Harris, who in June succeeded the retiring Scotti Siebert as head of the HR department, was appointed as the university’s first chief diversity and inclusion officer. Her new title is chief human resources and diversity and inclusion officer, according to a news release.

“I am profoundly proud of Drury University’s rich heritage of diversity and inclusion, which started with attracting women and Native Americans into its first class nearly 150 years ago,” Drury President Tim Cloyd said in the release. “To continue to build upon our history, we must attract, embrace and celebrate academic success that includes an expanded scope of diversity.”

Harris’ new responsibilities include working with community leaders to develop diversity and inclusion partnerships, as well as increasing awareness and leadership on campus through training sessions.

Harris came to Drury from Monarch Fire Protection District in Chesterfield, where she had worked as human resources director since 2014, according to the release.

Educational, business and nonprofits organizations have begun placing a greater emphasis on diversity and inclusion to attract and retain a more diverse workforce.

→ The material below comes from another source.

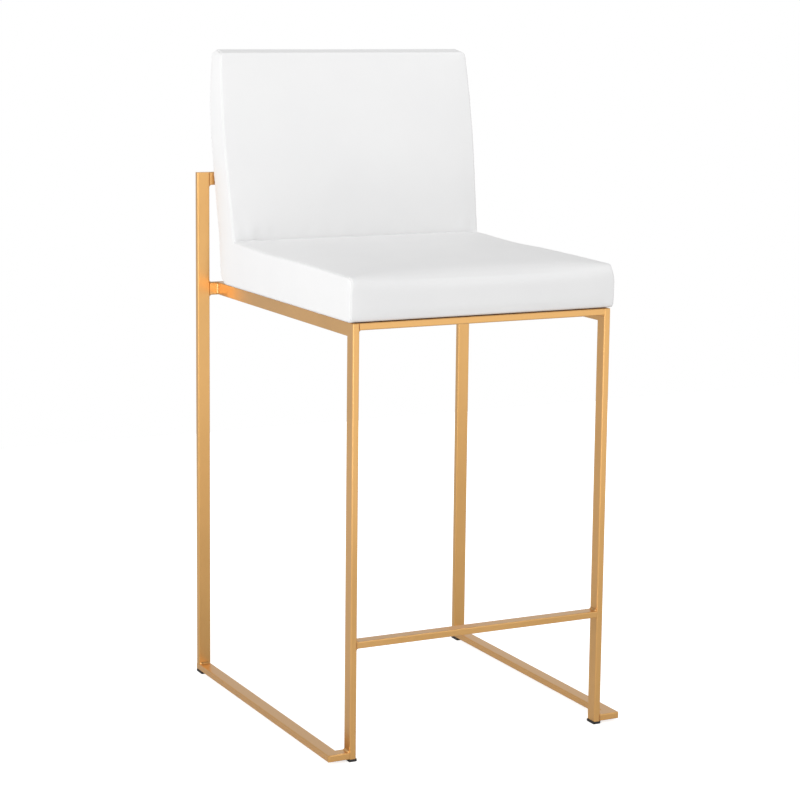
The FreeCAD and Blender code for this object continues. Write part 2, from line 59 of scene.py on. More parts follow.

Businesses have signed on for the Ozarks Inclusion Project to show their support of the LGBTQ community, and the Springfield-Greene County African-American Heritage Trail Committee has been installing markers to educate residents about the city’s history. In August, Springfield Public Schools announced the hiring of Yvania Garcia-Pusateri as its first chief equity and diversity officer. Among other executives working on the issues, Wes Pratt leads diversity and inclusion efforts at Missouri State University; Garcia-Pusateri previously was MSU’s director of multicultural programs.

SPS announced in a news release yesterday that Garcia-Pusateri is leading efforts to gather community input on equity and diversity through an online portal.

City Council also is expected to revisit a citywide ordinance to protect sexual orientation and gender identity from discrimination.

Ashley Norgard, an associate with law firm Kutak Rock LLP, has said some employers shy away from adopting such laws because of conservative values and liability.

Missouri is one of 28 states without discrimination laws related to sexual orientation and gender identity, which leaves 8.1 million LGBTQ people without protections, according to The Williams Institute, a law school think tank at the University of California-Los Angeles.